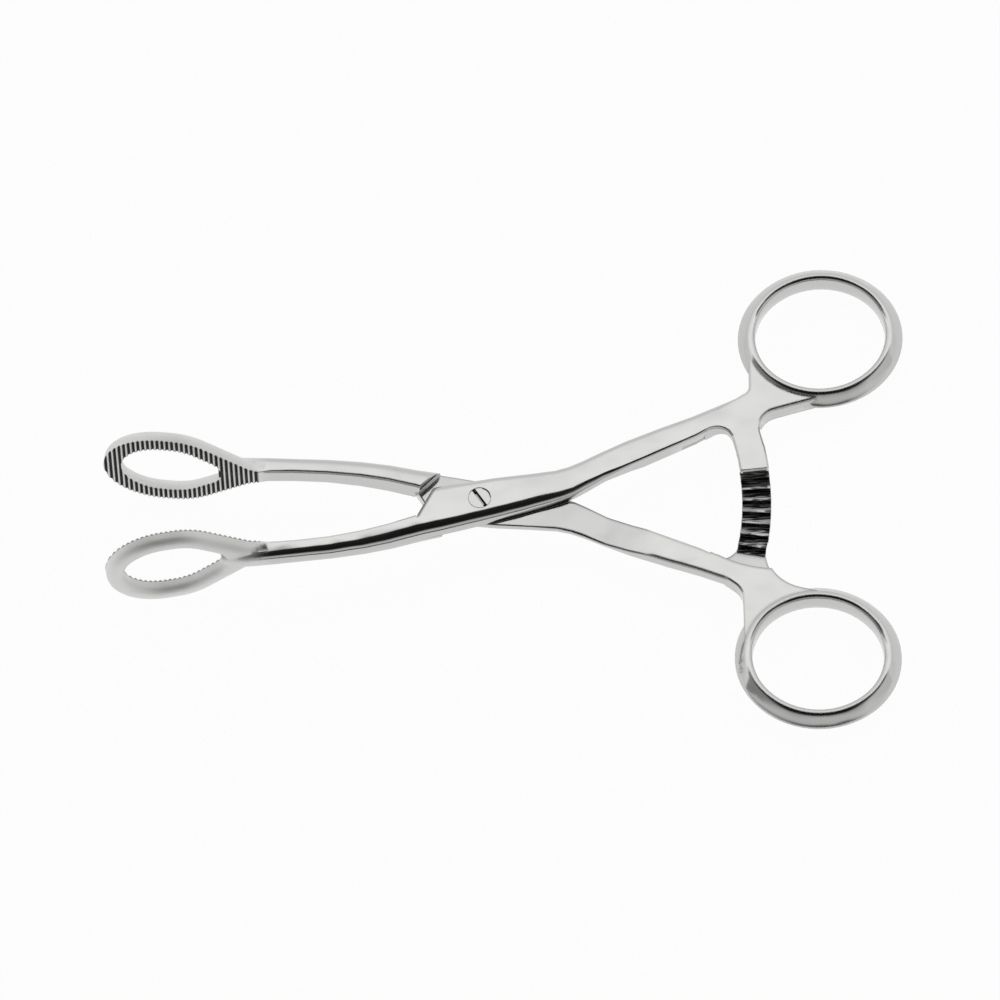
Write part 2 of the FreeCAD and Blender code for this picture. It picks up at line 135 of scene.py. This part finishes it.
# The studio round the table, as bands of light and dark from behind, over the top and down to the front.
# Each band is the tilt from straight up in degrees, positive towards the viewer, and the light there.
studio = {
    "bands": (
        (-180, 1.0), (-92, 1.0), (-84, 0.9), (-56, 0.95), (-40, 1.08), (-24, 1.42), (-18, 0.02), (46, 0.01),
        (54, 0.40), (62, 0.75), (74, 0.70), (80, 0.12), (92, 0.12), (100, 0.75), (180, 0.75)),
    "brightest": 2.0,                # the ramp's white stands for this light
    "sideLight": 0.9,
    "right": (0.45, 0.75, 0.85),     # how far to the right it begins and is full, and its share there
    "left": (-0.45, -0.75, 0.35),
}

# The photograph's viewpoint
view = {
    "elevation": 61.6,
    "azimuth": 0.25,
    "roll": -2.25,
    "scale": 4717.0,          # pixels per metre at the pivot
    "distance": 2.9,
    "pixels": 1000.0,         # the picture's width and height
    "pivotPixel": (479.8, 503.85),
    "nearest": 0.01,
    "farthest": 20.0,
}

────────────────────

§ To be done:
Extract all of the data above without altering anything.

§ Exercise answer:
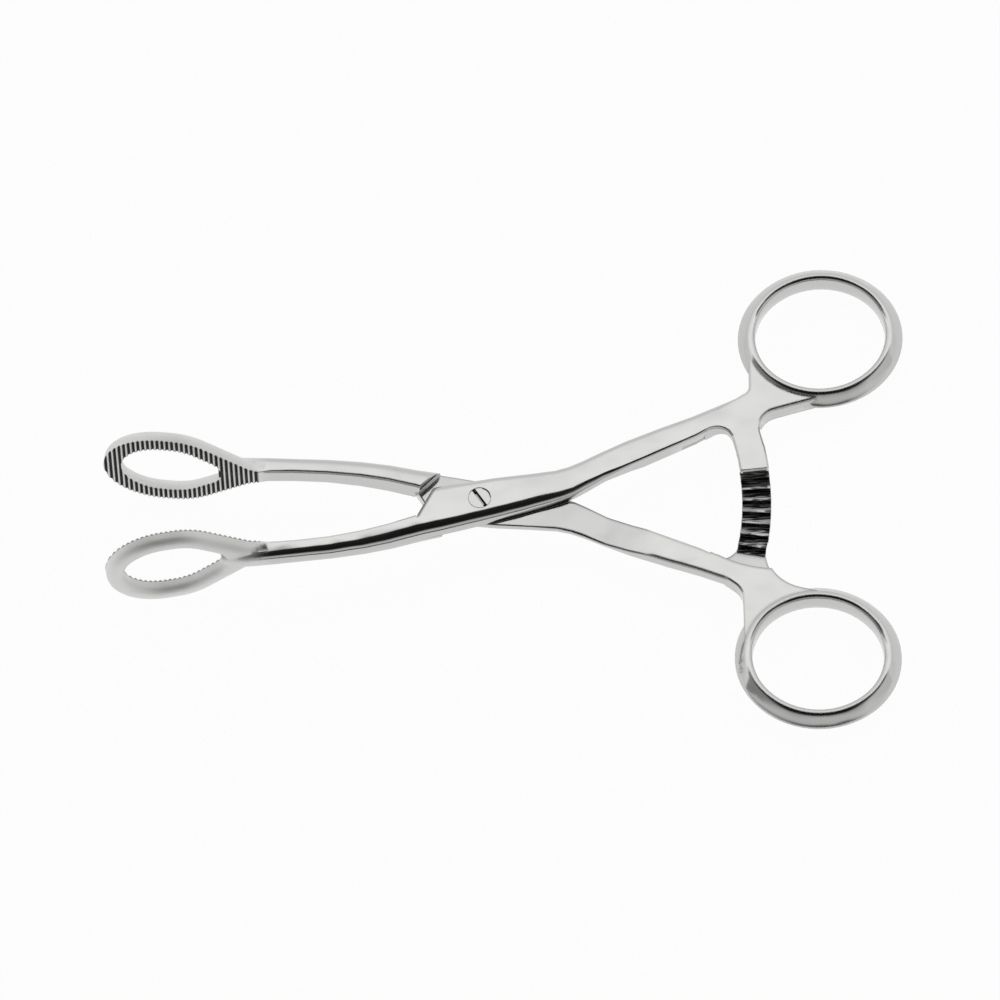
Write part 2 of the FreeCAD and Blender code for this picture. It picks up at line 135 of scene.py. This part finishes it.
# The studio round the table, as bands of light and dark from behind, over the top and down to the front.
# Each band is the tilt from straight up in degrees, positive towards the viewer, and the light there.
studio = {
    "bands": (
        (-180, 1.0), (-92, 1.0), (-84, 0.9), (-56, 0.95), (-40, 1.08), (-24, 1.42), (-18, 0.02), (46, 0.01),
        (54, 0.40), (62, 0.75), (74, 0.70), (80, 0.12), (92, 0.12), (100, 0.75), (180, 0.75)),
    "brightest": 2.0,                # the ramp's white stands for this light
    "sideLight": 0.9,
    "right": (0.45, 0.75, 0.85),     # how far to the right it begins and is full, and its share there
    "left": (-0.45, -0.75, 0.35),
}

# The photograph's viewpoint
view = {
    "elevation": 61.6,
    "azimuth": 0.25,
    "roll": -2.25,
    "scale": 4717.0,          # pixels per metre at the pivot
    "distance": 2.9,
    "pixels": 1000.0,         # the picture's width and height
    "pivotPixel": (479.8, 503.85),
    "nearest": 0.01,
    "farthest": 20.0,
}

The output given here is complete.